Potential Disadvantages

  • Even in the most open tribes, humans seem to have an instinct for shyness. I’m not sure we know what happens to humans when they’re deprived of the opportunity to do things in private. Maybe it’s mostly about sex. I dunno. What are the evolutionary teloses underlying humans’ coyness about sex?

    • There’s infidelity, of course. But it seems to be mostly agreed upon that it’s not good that we have the ability to commit infidelity.

    • I could imagine there being a thing about obscuring paternity leading to greater tribal cohesion… but I don’t think anything like that exists in any developed country to be protected. Also doesn’t seem terribly hard to accommodate under standard transparency technologies.

    • I guess I’m not very worried about this. In most tribes, people do most things in the company of others. It is strange to us to share so much, but there’s nothing unnatural about it, no reason to think humans would thrive less under it.

  • The emergence of new, hyper-strong universal orthodoxies.

    • Transparency makes it possible to enforce against even the tiniest transgression against a dominant power, which may make the dominant power incontestable.

    • (counterargument: see ‘forcing people to accept and contend with the weirdness of other people’)

  • A weakness that a transparent state’s non-transparent enemies could easily exploit to destroy them (assuming the future will contain any major wars, which, since the creation of the atomic bomb, it’s not clear that we can have major wars any more, still, worth considering).

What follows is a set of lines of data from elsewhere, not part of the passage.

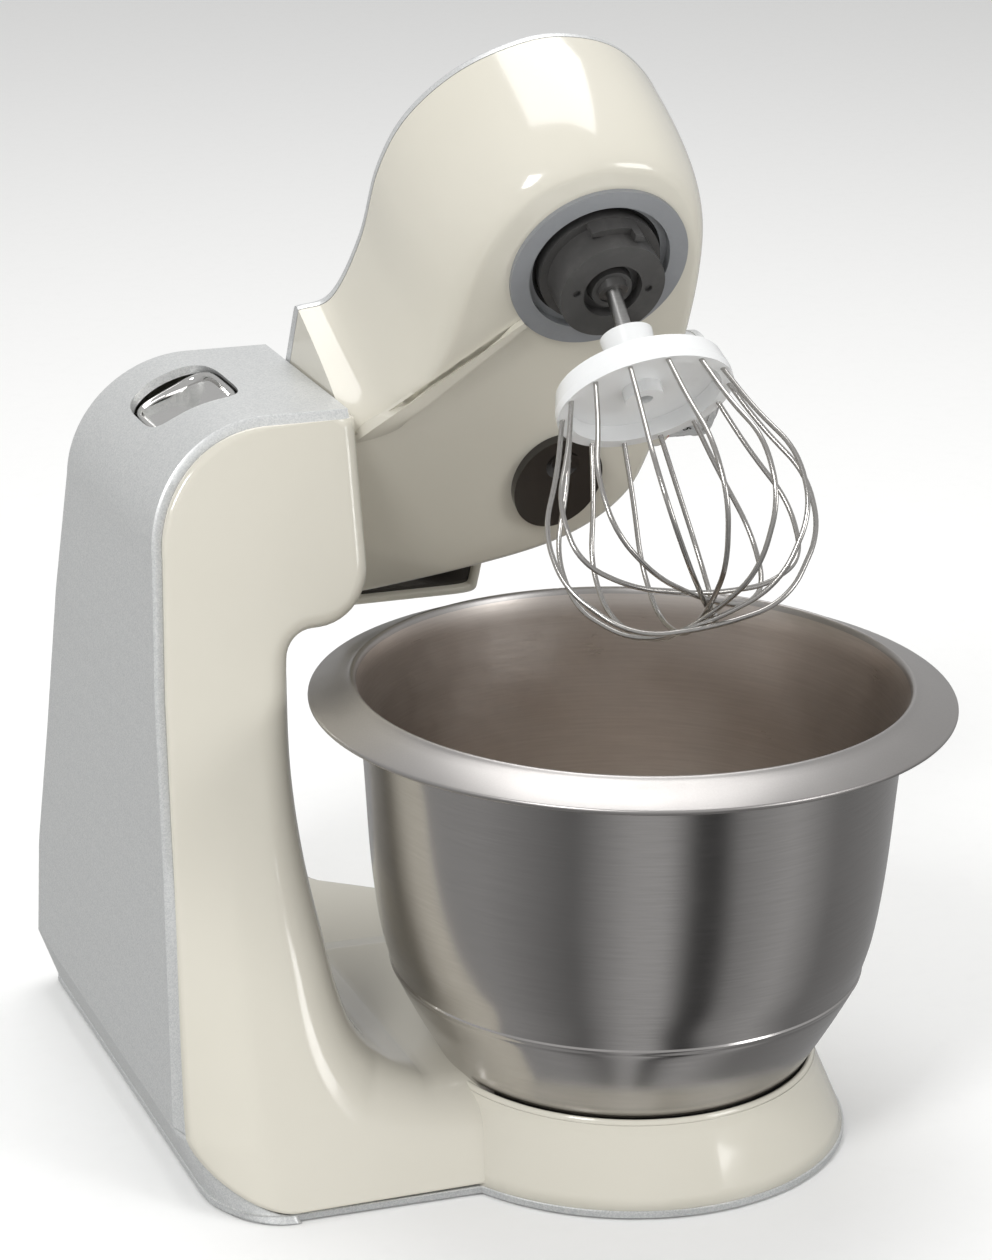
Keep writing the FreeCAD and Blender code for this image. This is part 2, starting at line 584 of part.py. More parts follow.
def build_planetary():
    pinion_angle, ring_angle = cone_angles()
    slant_in, slant_out = 30.0, 39.0
    heights = [s * math.cos(ring_angle) for s in (slant_in - 1.5, slant_out + 1.5)]
    space = toothed_cone(heights, ring_angle, RING_TEETH, 0.52, 0.85, 0.62)
    z0, z1 = CARRIER_FACE + heights[0] + 0.6, CARRIER_FACE + heights[1] - 0.6
    gear = cyl(0, 0, z0, z1, DRIVE_RING_R).cut(space)
    heights = [s * math.cos(pinion_angle) for s in (slant_in, slant_out)]
    pinion = toothed_cone(heights, pinion_angle, PINION_TEETH, 0.40, 0.62, 0.80)
    pinion = pinion.cut(cyl(0, 0, CARRIER_FACE, CARRIER_FACE + 60, 3.6))
    socket = cyl(0, 0, SOCKET_MOUTH, CARRIER_FACE + 27, 5.3)
    socket = socket.fuse(cyl(0, 0, CARRIER_FACE + 27, CARRIER_FACE + heights[1], 3.6))
    socket = socket.cut(cyl(0, 0, CARRIER_FACE - 2, CARRIER_FACE + 20.5, SHAFT_R + TINY))
    low = cyl(0, 0, CARRIER_FACE, 191, CARRIER_R).fuse(cyl(0, 0, 191, 199.5, 22.4))
    low = low.cut(cyl(0, 0, CARRIER_FACE - 1, CARRIER_FACE + 4.5, 10.8))
    low = low.fuse(cone(CARRIER_FACE + 0.8, CARRIER_FACE + 4.5, 7.4, 8.2))
    lug = block(-9, 9, -22.0, -18.8, 185, 191).fuse(block(5.5, 9, -22.0, -18.8, 181, 191))
    low = low.fuse(lug.common(cyl(0, 0, 170, 200, 22.2)))
    bridge = cyl(0, 10.0, 199.5, 221, 5.0)
    top = cyl(0, 0, 221, 225.5, 20.0).fuse(cyl(0, 0, 225.5, 226.6, 9.0)).fuse(cyl(0, 0, 226.6, 250.4, 6.0))
    tool_bore = on_tool_axis(cyl(0, 0, CARRIER_FACE - 3, CARRIER_FACE + 29, 5.37))
    carrier = low.fuse([bridge, top]).cut(tool_bore)
    for x in (-13.5, 13.5):
        carrier = carrier.cut(cyl(x, 0, CARRIER_FACE - 1, CARRIER_FACE + 1.2, 1.4))
    step_ring = ring(0, 0, 191.2, z0, DRIVE_RING_R, 26.2).fuse(ring(0, 0, 195.0, z0, 27.0, 23.8))
    return {
        "drive_ring": one_solid(step_ring),
        "drive_seal": ring(0, 0, 195.4, 198.4, 23.8, 22.7),
        "fixed_ring_gear": one_solid(gear),
        "planet_carrier": one_solid(carrier),
        "planet_pinion": on_tool_axis(one_solid(pinion)),
        "tool_socket": on_tool_axis(one_solid(socket)),
    }


# Whisk, drawn hanging from the carrier's face and then tilted
WIRE_R = 0.9
WHISK_TURNS = 7
WHISK_SIDE = ((29.3, 43.6), (36.0, 63.0), (46.2, 84.0), (44.6, 106.0))    # radius, depth
WHISK_BOTTOM = 119.0
WHISK_STAGGER = 2.1     # each loop passes this much below the one before


def rounded_path(points):
    """Straight runs joined by tangent arcs as large as the runs allow."""
    edges = []
    start = points[0]
    for before, corner, after in zip(points, points[1:], points[2:]):
        coming, going = corner - before, after - corner
        reach = 0.45 * min(coming.Length, going.Length)
        turn = coming.getAngle(going)
        first = corner - coming.normalize() * reach
        last = corner + going.normalize() * reach
        inward = ((first + last) * 0.5 - corner).normalize()
        radius = reach / math.tan(turn / 2)
        middle = corner + inward * (radius / math.cos(turn / 2) - radius)
        edges += [Part.LineSegment(start, first).toShape(), Part.Arc(first, middle, last).toShape()]
        start = last
    edges.append(Part.LineSegment(start, points[-1]).toShape())
    return Part.Wire(edges)


def whisk_loop(turn, bottom):
    """One wire loop in its own plane, from rim to rim round the bottom."""
    half = list(WHISK_SIDE) + [(27.0, bottom - 3.0)]
    outline = half + [(0, bottom)] + [(-r, s) for r, s in reversed(half)]
    path = rounded_path([Vec(r, 0, CARRIER_FACE - s) for r, s in outline])
    start = path.Edges[0]
    tangent = start.tangentAt(start.FirstParameter)
    circle = Part.makeCircle(WIRE_R, start.valueAt(start.FirstParameter), tangent)
    loop = path.makePipe(Part.Face(Part.Wire(circle)))
    loop.rotate(Vec(0, 0, CARRIER_FACE), Vec(0, 0, 1), turn)
    return loop


def build_whisk():
    f = CARRIER_FACE
    shaft = cyl(0, 0, f - 40, f - 2, SHAFT_R)
    tang = cyl(0, 0, f - 2, f + 19, SHAFT_R)
    sleeve = Part.makeCone(8.4, 9.4, 17, Vec(0, 0, f - 35))
    disc = Part.makeCone(31.4, 29.6, 6.5, Vec(0, 0, f - 41.5)).fuse(cyl(0, 0, f - 44.5, f - 41.5, 31.4))
    bell = disc.cut(Part.makeCone(27.2, 26.0, 6.0, Vec(0, 0, f - 45)))
    hub = sleeve.fuse([bell, cyl(0, 0, f - 43.5, f - 35, 7.0)])
    hub = hub.cut(cyl(0, 0, f - 60, f + 10, SHAFT_R))
    loops = []
    for k in range(WHISK_TURNS):
        loop = whisk_loop(10 + 180.0 * k / WHISK_TURNS, WHISK_BOTTOM + WHISK_STAGGER * k)
        hub = hub.cut(loop)
        loops.append(loop)
    return {
        "whisk_shaft": on_tool_axis(shaft),
        "whisk_tang": on_tool_axis(tang),
        "whisk_hub": on_tool_axis(one_solid(hub)),
        "whisk_wires": on_tool_axis(Part.makeCompound(loops)),
    }


# Knob and switch, on an axis along X
def build_knob():
    y, z = KNOB_Y, KNOB_Z
    barrel = cyl_x(KNOB_ROOT + 1.6, KNOB_ROOT + 16, y, z, KNOB_R)
    collar = ring_x(KNOB_ROOT + 16, KNOB_ROOT + 18.6, y, z, KNOB_R + 0.4, 5)
    barrel = barrel.fuse([collar, cyl_x(38, KNOB_ROOT + 18, y, z, 3.0)])
    cap = Part.makeCone(KNOB_R - 0.6, KNOB_R - 3.5, 3.0, Vec(KNOB_ROOT + 18.6, y, z), Vec(1, 0, 0))
    index = ring_x(KNOB_ROOT, KNOB_ROOT + 1.3, y, z, 21.4, 8.0)
    pointer_plan = ((KNOB_ROOT + 1.3, z - 2.5), (KNOB_ROOT + 1.3, z + 2.5), (KNOB_ROOT + 5.5, z))
    pointer = polygon_face([Vec(px, y - 21.4, pz) for px, pz in pointer_plan]).extrude(Vec(0, 1.4, 0))
    switch = block(31, 39.5, y - 12, y + 12, z - 11, z + 9.5).cut(cyl_x(30, 50, y, z, 3.06))
    return {
        "speed_knob": one_solid(barrel),
        "knob_cap": cap,
        "knob_index_ring": one_solid(index.fuse(pointer)),
        "rotary_switch": one_solid(switch),
    }


def build_covers():
    lid = cyl(0, 0, 0, 3.6, 17.0)
    stretch = FreeCAD.Matrix()
    stretch.scale(1.0, 1.22, 1.0)
    lid = lid.transformGeometry(stretch)
    lid.translate(Vec(SLICER_X, SLICER_Y, ARM_UNDER - 3.7))
    lid = lid.cut(Part.makeSphere(9.0, Vec(SLICER_X, SLICER_Y - 9, ARM_UNDER - 10)))
    skirt = ring(SLICER_X, SLICER_Y, ARM_UNDER - 0.2, ARM_UNDER + 2.4, 8.8, 7.9)
    blender = cyl(MOTOR_X, MOTOR_Y, 256.4, 263, 26.7).cut(cyl(MOTOR_X, MOTOR_Y, 250, 260.5, 24))
    return {
        "slicer_cover": one_solid(lid.fuse(skirt)),
        "blender_cover": one_solid(blender),
    }


def half_section(points):
    """Radius and height pairs as points of the XZ plane."""
    return [Vec(r, 0, z) for r, z in points]


def build_bowl():
    t = BOWL_WALL
    side = [(84.8, 66.5), (89.2, 82), (92.4, 106), (95.0, 140), (97.6, 165), (98.4, RIM_Z - 1.6)]
    side_inside = [(r - t, z) for r, z in reversed(side)]
    seat = [(0, 25.0), (58, 25.0), (63.0, 27.5), (67.1, 32.3), (84.8, 65.1), side[0]]
    flange = [side[-1], (FLANGE_R, FLANGE_Z - t), (FLANGE_R, FLANGE_Z), (RIM_R, RIM_Z), side_inside[0]]
    floor = [side_inside[-1], (84.8 - t, 65.1), (67.1 - t, 33.0), (62, 28.6), (57.5, 25.0 + t), (0, 25.0 + t), seat[0]]
    edges = lines(half_section(seat)) + [spline(half_section(side))] + lines(half_section(flange))
    edges += [spline(half_section(side_inside))] + lines(half_section(floor))
    bowl = closed_face(edges).revolve(Vec(0, 0, 0), Vec(0, 0, 1), 360)
    foot = ring(0, 0, SEAT_FLOOR + 0.3, 25.0, 57.5, 50.0)
    return {"bowl": one_solid(bowl), "bowl_foot_ring": foot}


def main():
    os.makedirs("parts", exist_ok=True)
    nodes = {}
    for group in (build_body(), build_base(), build_tower_frame(), build_bowl()):
        nodes.update(group)
    arm_groups = [build_arm_shells(), build_arm_frame(), build_motor(), build_planetary()]
    arm_groups += [build_whisk(), build_knob(), build_covers()]
    for group in arm_groups:
        nodes.update({name: raised(shape) for name, shape in group.items()})
    for name, shape in nodes.items():
        shape.exportStep("parts/" + name + ".step")
        box = shape.BoundBox
        size = "%6.1f %6.1f %6.1f" % (box.XLength, box.YLength, box.ZLength)
        print("%-20s solids %2d valid %s volume %9.0f size %s" % (
            name, len(shape.Solids), shape.isValid(), shape.Volume, size))


main()
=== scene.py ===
"""Looks of a compact stand mixer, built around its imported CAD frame.

Sizes are in millimetres in the frame's axes: the origin is where the bowl's axis
meets the worktop, +X runs from the tower to the bowl, -Y faces the user and +Z is up.
Arm pieces are shaped with the arm lowered and are then turned up about its hinge.
"""
from __future__ import annotations

import json
import logging
import math
from dataclasses import dataclass
from enum import Enum
from typing import Sequence

import bmesh
import bpy
import numpy as np
from mathutils import Matrix, Vector


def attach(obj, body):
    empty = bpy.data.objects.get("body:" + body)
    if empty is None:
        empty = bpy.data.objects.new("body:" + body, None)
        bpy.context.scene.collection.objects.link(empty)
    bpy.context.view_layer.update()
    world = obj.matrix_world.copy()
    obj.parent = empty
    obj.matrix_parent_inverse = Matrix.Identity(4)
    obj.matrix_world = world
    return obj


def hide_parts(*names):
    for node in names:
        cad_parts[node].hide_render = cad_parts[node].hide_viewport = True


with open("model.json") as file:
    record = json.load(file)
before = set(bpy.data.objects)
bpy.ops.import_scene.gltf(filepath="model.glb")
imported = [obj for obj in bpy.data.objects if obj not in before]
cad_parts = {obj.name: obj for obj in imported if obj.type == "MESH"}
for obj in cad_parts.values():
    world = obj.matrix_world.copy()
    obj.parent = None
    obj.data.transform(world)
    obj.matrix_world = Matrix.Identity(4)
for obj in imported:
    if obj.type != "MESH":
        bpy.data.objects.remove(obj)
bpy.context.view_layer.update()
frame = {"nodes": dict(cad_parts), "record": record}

LOG = logging.getLogger("stand_mixer")
MM = 0.001


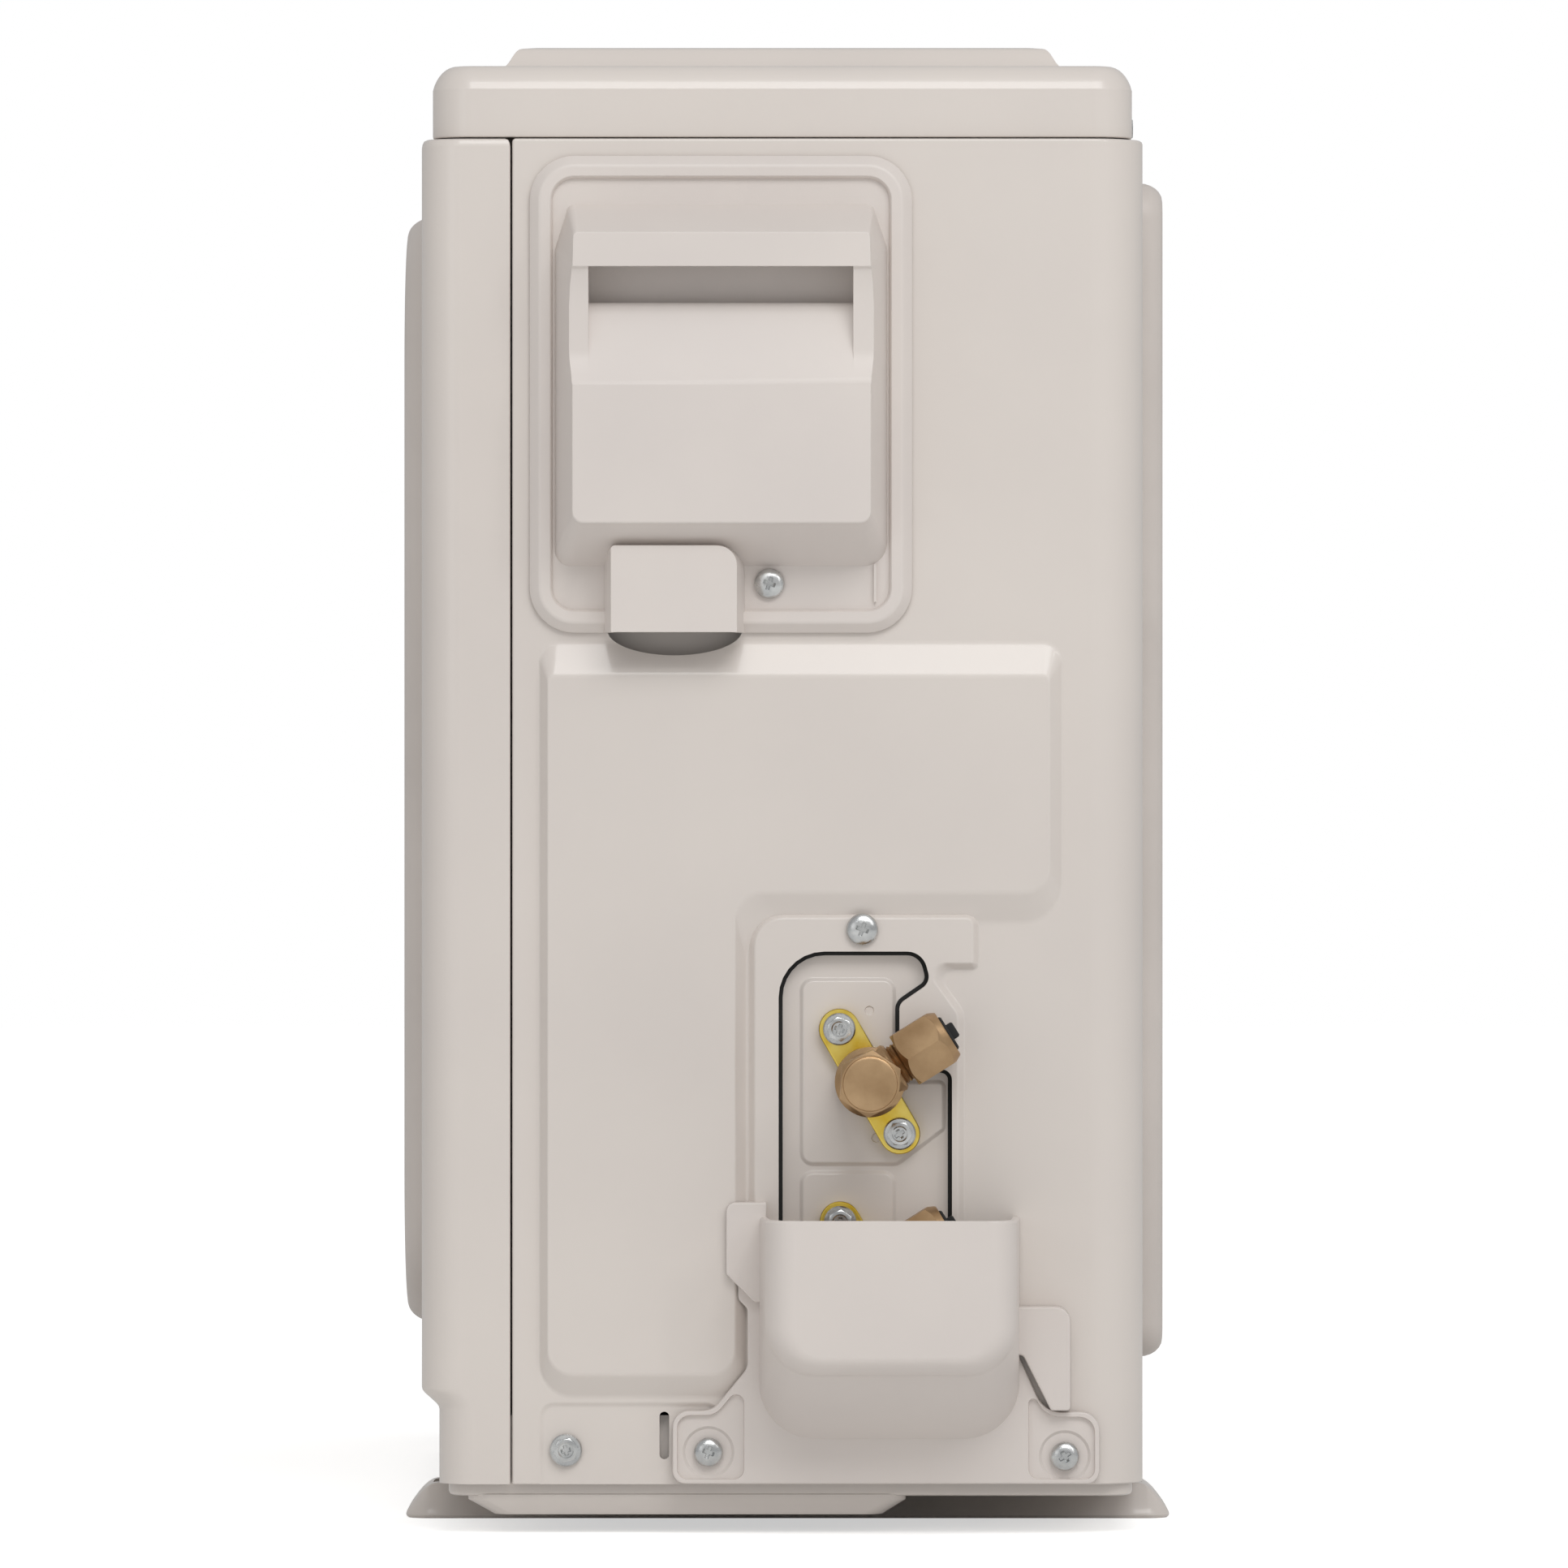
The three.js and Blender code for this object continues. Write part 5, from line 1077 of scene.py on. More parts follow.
def port_plug(centre):
    """The moulded shipping plug: a round flange with a square grip."""
    turn = arm_turn(centre)
    disc = solid(turned("z", 0, 0, [(6.6, NUT_END - 5.6), (6.9, NUT_END - 5), (6.9, NUT_END + 0.4),
                                    (6.3, NUT_END + 1.0)], 32), turn=turn)
    grip = solid(loft("z", [(NUT_END, rounded(rectangle(-3.1, -3.1, 3.1, 3.1, 0.8))),
                            (NUT_END + 3.0, rounded(rectangle(-3.0, -3.0, 3.0, 3.0, 0.8))),
                            (NUT_END + 3.5, rounded(rectangle(-2.5, -2.5, 2.5, 2.5, 0.7)))]), turn=turn)
    return shaped(disc, ("join", grip))


def valve_set(prefix, centre, service_port):
    slots = dict(slot="brass")
    piece(f"{prefix}_valve", joined(valve_barrel(centre, service_port), valve_flange(centre)),
          [forged_brass, passivated_flange], "cabinet", [f"{prefix}_valve_body"], **slots)
    piece(f"{prefix}_stem", turned_solid("x", *centre, [(3.0, STEM_SEAT - 11.6), (3.2, STEM_SEAT - 11),
                                                        (3.2, STEM_SEAT + 7.4), (2.7, STEM_SEAT + 8)], 32),
          turned_brass, f"{prefix}_stem", [f"{prefix}_valve_stem"], **slots)
    piece(f"{prefix}_cap_nut", valve_cap(centre), forged_brass, f"{prefix}_cap", [f"{prefix}_valve_cap"],
          **slots)
    piece(f"{prefix}_union_nut", flare_nut(centre), forged_brass, f"{prefix}_nut",
          [f"{prefix}_flare_nut"], **slots)
    piece(f"{prefix}_shipping_plug", port_plug(centre), black_rubber, f"{prefix}_plug",
          [f"{prefix}_port_plug"], slot="rubber")


valve_set("liquid", LIQUID, False)
valve_set("gas", GAS, True)
piece("service_cap_nut", on_arm(GAS, [(6.4, 17.4), (7, 18), (7, 26.4), (6.4, 27.6), (5.2, 28.6), (3, 29)], 40,
                                180),
      forged_brass, "service_cap", ["service_port_cap"], slot="brass")

# %% [markdown]
# ## Screws
# Every screw is the same two or three heads again, so Geometry Nodes put a finished head on each
# point of a small point mesh. The point carries its turn as an attribute, so that no two crosses
# line up. The heads are turned shapes with a Phillips cross cut in.

# %% Screw heads and the tree that places them
def phillips(head_mesh, top, width):
    """Cuts a tapered cross into a head built up the Z axis around the origin."""
    arm = 1.7                                    # width of a slot at the face of the head
    bars = []
    for u, v in ((width / 2, arm / 2), (arm / 2, width / 2)):
        bars.append(("cut", solid_local(loft("z", [
            (top - 2.0, rounded(rectangle(-u * 0.55, -v * 0.8, u * 0.55, v * 0.8, 0.1))),
            (top + 0.6, rounded(rectangle(-u, -v, u, v, 0.3)))]))))
    return shaped(head_mesh, *bars)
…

    • Information imbalance in war

      • Imagine that you’re playing a game of chess, and the enemy can see all of your pieces, but you can’t see any of theirs. You’d be fucked. But that isn’t a legitimate analogy, it would be more like a game of chess where the enemy can see all of your pieces and you can only see a subset of theirs.
        The question for me is whether the internal cohesion of a transparent society will make it strong enough that it could win such a war uphill, to extend the analogy; you can’t see all of their pieces all of the time, but if your high trust society with its perfect economy of complete information is able to build more pieces than them, maybe you win anyway. You’re at a disadvantage, but you also have this other advantage ready to go. Which one weighs more, the advantage or the disadvantage? I don’t know. We’ll need to experiment. I’m very eager to do that.

        • So, we could come up with some kind of asymmetric information wargame. Unfortunately, despite being a game designer, I don’t personally have much strategic acumen for the logistics of war, and I’ve never played a realistic wargame. Lots of people do though! I imagine they’d tend to be interested in a question like this!

    • We must wonder why anyone would attack a transparent society when it could demonstrate thoroughly that it is institutionally incapable of being the first one to break the treaty. A transparent state could be far more able to prove nonaggression. When they say they aren’t plotting anything, an intelligence agency can see directly that they aren’t plotting anything.

    • I guess, on reflection, the problems a transparent society has with protecting registered intellectual property are no different that the problems of a closed society. It wouldn’t be IP if it wasn’t circulating in the open. The whole idea of IP is much more closely aligned with radical openness than closedness; a surreal releasing-yet-protecting of private information that enables conversations, inspiration and trade that would otherwise be impossible.


Advice

So here’s what we should try to do in light of all of that:

  • Investigate the problem areas described above and try to resolve the difficult remaining questions in the ways suggested. In summary,

    • Figure out whether there are potentials for lastingly destructive social consensus monoculture.

    • Figure out whether a radically open society with a wealth advantage of about one order of magnitude can survive aggression (war or sabotage) from a closed one.

    • Figure out what a good legal system would look like in a transparent society. It is likely to be harder, considering that every law would be consistently enforced.

If the answer to those questions is “It’ll be fine, go ahead”,

  • Develop the relevant technologies. Transparent computing (trusted computing, smart contracts, that kind of thing), cheap recording devices, better wireless networks.

  • Promote the culture of radical openness. Pursue the dream of a society where honesty is rewarded, that votes in politicians on the basis of who they really are rather than how good they are at acting. Promote socially positive radically open celebrities. Ensure that the support exists.

If the answer turns out to be “no, this would be bad actually”...

You must still try to deploy the constrained forms of global surveillance and policing proposed in Bostrom’s black ball paper. It is well documented that we failed to handle nukes, and only an idiot would bet that nukes are the blackest ball that’s gonna come out of the urn.

Disarmament still hasn’t happened.

As long as the bomb can be hidden, there will remain an indomitable incentive to have the bomb.

Is there a good reason to think we’re going to be able to defuse it with anything short of a total abolition of secrecy?